%%

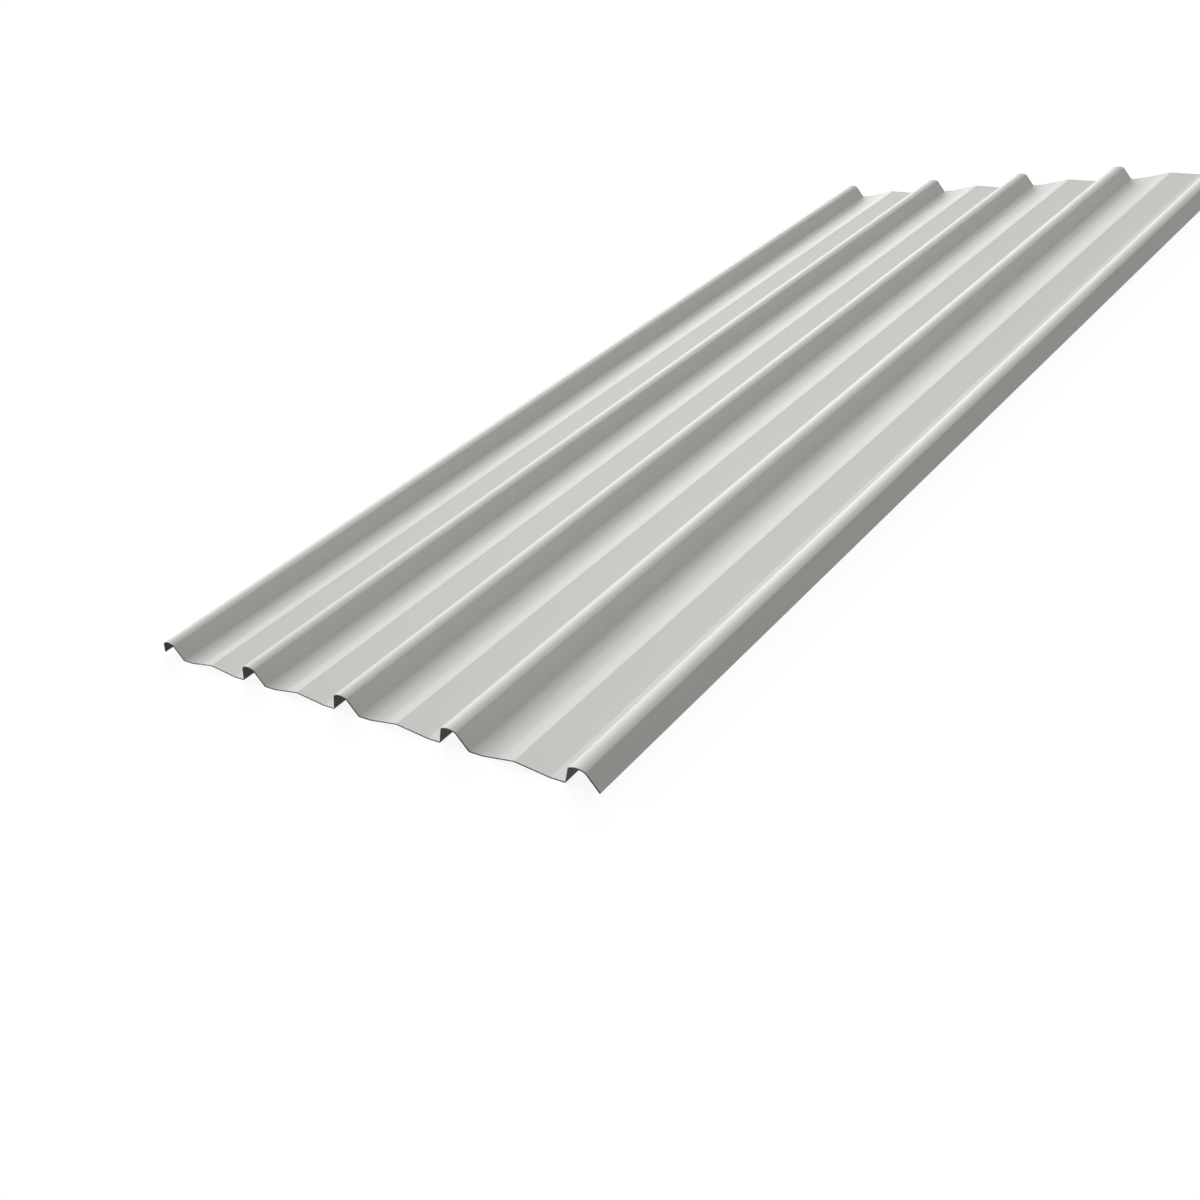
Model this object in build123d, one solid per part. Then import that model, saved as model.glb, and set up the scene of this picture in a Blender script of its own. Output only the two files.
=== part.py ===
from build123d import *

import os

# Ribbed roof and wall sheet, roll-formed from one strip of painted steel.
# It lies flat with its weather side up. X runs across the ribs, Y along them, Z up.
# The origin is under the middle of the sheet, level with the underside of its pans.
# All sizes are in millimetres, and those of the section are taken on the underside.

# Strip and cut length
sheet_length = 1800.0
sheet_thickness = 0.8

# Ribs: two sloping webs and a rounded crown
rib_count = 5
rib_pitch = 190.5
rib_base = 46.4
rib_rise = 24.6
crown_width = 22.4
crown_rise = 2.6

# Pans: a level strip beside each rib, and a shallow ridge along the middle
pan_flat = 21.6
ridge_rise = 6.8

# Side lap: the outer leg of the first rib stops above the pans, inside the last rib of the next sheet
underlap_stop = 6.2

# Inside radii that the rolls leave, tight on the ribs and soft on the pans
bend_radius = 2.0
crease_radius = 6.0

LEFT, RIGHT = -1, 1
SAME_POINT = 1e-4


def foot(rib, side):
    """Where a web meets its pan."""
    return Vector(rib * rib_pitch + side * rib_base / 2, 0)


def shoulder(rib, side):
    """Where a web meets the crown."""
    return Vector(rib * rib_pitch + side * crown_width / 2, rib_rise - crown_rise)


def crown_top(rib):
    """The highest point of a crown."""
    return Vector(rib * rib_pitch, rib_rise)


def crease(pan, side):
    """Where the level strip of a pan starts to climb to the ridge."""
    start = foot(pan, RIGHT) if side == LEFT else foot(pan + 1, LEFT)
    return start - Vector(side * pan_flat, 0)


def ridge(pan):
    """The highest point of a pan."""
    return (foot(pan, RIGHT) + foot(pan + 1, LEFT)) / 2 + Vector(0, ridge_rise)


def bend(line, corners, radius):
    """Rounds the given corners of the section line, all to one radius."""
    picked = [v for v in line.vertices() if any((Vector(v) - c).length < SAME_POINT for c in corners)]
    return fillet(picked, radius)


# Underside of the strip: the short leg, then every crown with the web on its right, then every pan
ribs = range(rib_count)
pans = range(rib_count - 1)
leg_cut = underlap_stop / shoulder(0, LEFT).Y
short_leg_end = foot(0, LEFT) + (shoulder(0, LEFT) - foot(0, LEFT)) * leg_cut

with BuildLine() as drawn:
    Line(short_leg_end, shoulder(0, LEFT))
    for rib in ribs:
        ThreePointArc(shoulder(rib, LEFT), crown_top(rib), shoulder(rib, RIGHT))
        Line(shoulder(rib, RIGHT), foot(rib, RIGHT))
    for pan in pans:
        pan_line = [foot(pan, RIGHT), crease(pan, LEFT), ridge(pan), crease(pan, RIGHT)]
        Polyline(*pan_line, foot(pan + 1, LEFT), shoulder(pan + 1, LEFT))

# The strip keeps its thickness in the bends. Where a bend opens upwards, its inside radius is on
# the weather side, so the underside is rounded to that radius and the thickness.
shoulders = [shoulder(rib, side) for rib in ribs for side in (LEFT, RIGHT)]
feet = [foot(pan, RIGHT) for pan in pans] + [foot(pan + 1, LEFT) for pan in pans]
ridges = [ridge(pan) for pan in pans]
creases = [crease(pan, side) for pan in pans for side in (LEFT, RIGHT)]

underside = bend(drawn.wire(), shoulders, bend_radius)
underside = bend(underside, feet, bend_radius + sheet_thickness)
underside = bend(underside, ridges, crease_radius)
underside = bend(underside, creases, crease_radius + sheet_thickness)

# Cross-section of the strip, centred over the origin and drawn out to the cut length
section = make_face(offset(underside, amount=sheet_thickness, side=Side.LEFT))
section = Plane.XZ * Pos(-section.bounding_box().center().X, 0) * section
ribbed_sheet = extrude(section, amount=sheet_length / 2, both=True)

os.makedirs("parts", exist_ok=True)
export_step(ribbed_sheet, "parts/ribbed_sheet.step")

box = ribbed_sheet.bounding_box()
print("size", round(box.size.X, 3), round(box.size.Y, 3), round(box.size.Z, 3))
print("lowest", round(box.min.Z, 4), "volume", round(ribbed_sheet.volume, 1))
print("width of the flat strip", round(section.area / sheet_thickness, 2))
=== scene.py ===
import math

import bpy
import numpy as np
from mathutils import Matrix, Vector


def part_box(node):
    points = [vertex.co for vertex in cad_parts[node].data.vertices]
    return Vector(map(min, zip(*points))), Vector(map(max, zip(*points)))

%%

## What is expected:
Quote only the lines running from the line that holds "box = ribbed_sheet.bounding_box()" to the line that holds "points = [vertex.co", both ends included.

## Exercise solution:
box = ribbed_sheet.bounding_box()
print("size", round(box.size.X, 3), round(box.size.Y, 3), round(box.size.Z, 3))
print("lowest", round(box.min.Z, 4), "volume", round(ribbed_sheet.volume, 1))
print("width of the flat strip", round(section.area / sheet_thickness, 2))
=== scene.py ===
import math

import bpy
import numpy as np
from mathutils import Matrix, Vector


def part_box(node):
    points = [vertex.co for vertex in cad_parts[node].data.vertices]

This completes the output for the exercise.